As with any crypto trend, this feeling of belonging gets amplified by the hope of getting rich. Several DAO participants, who would only comment on background, emphasized that they were participating in DAOs hoping to network with investors who may someday invest in the participants’ own startup or DAO.
That’s part of the appeal of belonging to a DAO full of the Andreessen Horowitz investor network. Jin is herself an alum of the colossal firm and said she’s been “friends with [FWB founder] Trevor McFedries for years.” Zhang also said he was a personal friend of McFedries’ long before being invited to join FWB. DAO members routinely invite their friends to join lucrative employment and investment opportunities. Joining these crypto clubs is, in some ways, comparable to Ivy League fraternities.
On the other hand, FWB investor Jin has been outspoken on Twitter and her podcast about aspirations to see universal basic income (UBI) opportunities with more direct ownership by creators. Other DAO experiments like the newsletter Dirt and the Forefront writers’ program offer a glittering peek at the future potential of DAOs, which reaches beyond rich friends investing in each other’s venture-backed group chats.

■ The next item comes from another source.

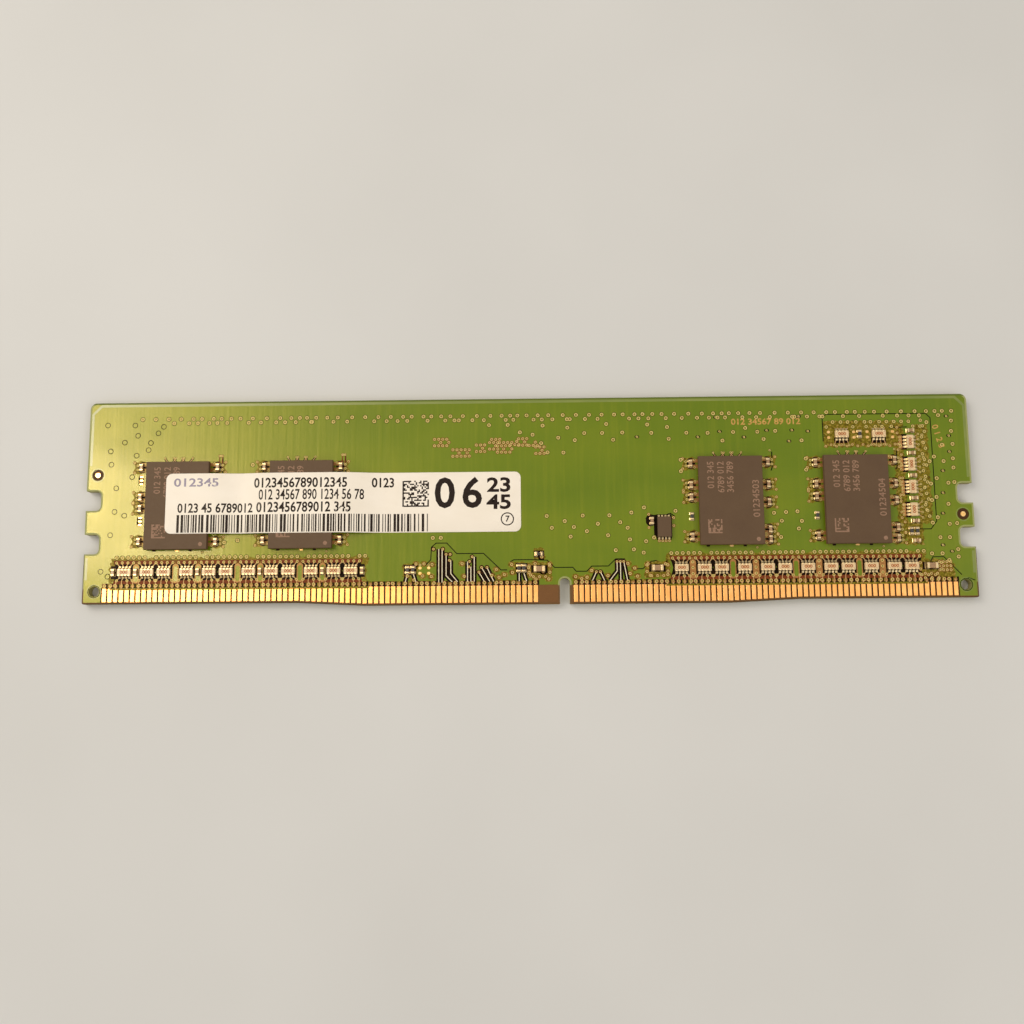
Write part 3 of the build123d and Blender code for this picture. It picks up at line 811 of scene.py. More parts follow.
SCATTERED_VIAS = (
    # between the plain edge and the packages
    (-5.6, 11.56), (-2.75, 11.56), (2.55, 11.4), (6.3, 11.05), (12.2, 11.55), (18.4, 11.4),
    (21.4, 10.97), (-0.9, 10.4), (1.0, 10.0), (4.9, 9.5), (8.85, 10.17), (11.55, 10.17),
    (14.6, 10.2), (19.0, 10.1), (7.4, 9.1), (13.2, 9.1), (21.6, 9.15), (24.3, 10.06), (27.5, 10.0),
    (29.7, 8.8), (31.35, 10.1), (33.2, 10.7), (35.0, 10.1), (35.9, 8.96), (37.7, 10.2),
    (41.6, 8.7), (2.3, 8.7), (3.25, 7.26), (5.65, 7.2),
    # middle of the board
    (3.0, -2.45), (5.7, -3.25), (8.4, -2.45), (12.4, -2.45), (15.7, -2.05), (17.6, -1.3),
    (3.75, -4.25), (7.05, -4.15), (9.0, -4.8), (10.65, -3.7), (14.0, -3.5), (15.1, -4.35),
    (6.55, -5.6), (12.15, -5.45), (15.4, -6.1), (17.8, -6.4), (13.25, -7.7), (15.95, -7.6),
    (17.4, -8.1), (19.0, -5.85), (22.3, -1.85), (23.3, 5.9), (23.3, 4.15), (37.0, -2.3),
    (38.8, -2.2), (40.5, -2.1), (38.1, -3.5), (41.1, -3.55), (40.6, -4.7), (37.9, -5.95),
    (42.1, 5.9), (42.1, 4.2), (-41.5, 5.8), (-43.5, -5.7), (-45.5, -6.0), (-14.1, -5.6),
    (-12.9, -5.6),
    # right end
    (64.2, 11.5), (60.5, 11.3), (62.6, 7.8), (64.1, 9.9), (64.2, 7.9), (64.1, 5.7), (62.7, 5.3),
    (64.1, 4.3), (60.6, 5.3), (61.3, 6.0), (61.5, 2.7), (60.6, 1.9), (63.2, 2.0), (64.1, 2.1),
    (61.3, -0.15), (60.6, -0.6), (63.0, -1.2), (61.3, -3.2), (60.5, -4.0), (63.0, -4.2),
    (64.1, -4.1), (61.5, -6.2), (62.9, -6.2), (64.0, -8.0), (60.1, -8.6), (61.65, -8.6),
    (64.0, -9.1), (62.6, -9.6),
)
for x, y in SCATTERED_VIAS:
    via(x, y)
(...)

Forefront’s ability to pay writers almost $400 per piece, thanks to a growing community with hundreds of paying token holders, is nothing to shake a stick at. Even with tax concerns and Ethereum transaction fees taken into account, that price is still comparable to what some mainstream, traditional outlets pay writers these days. It’s clear that DAO advocates believe they are working toward a more equitable and decentralized media ecosystem. Only time will tell, as compliance models emerge, how risk and responsibility will be distributed across those networks.
“DAOs potentially unlock new ways that the labor market can work and new economic incentives,” Lipton said. “The jury is out on what will happen to community tokens long term, but the concept of community ownership is here to stay.”
Disclosure note: The author is a founding member of two DAOs, the Komorebi Collective and the Women DAO project.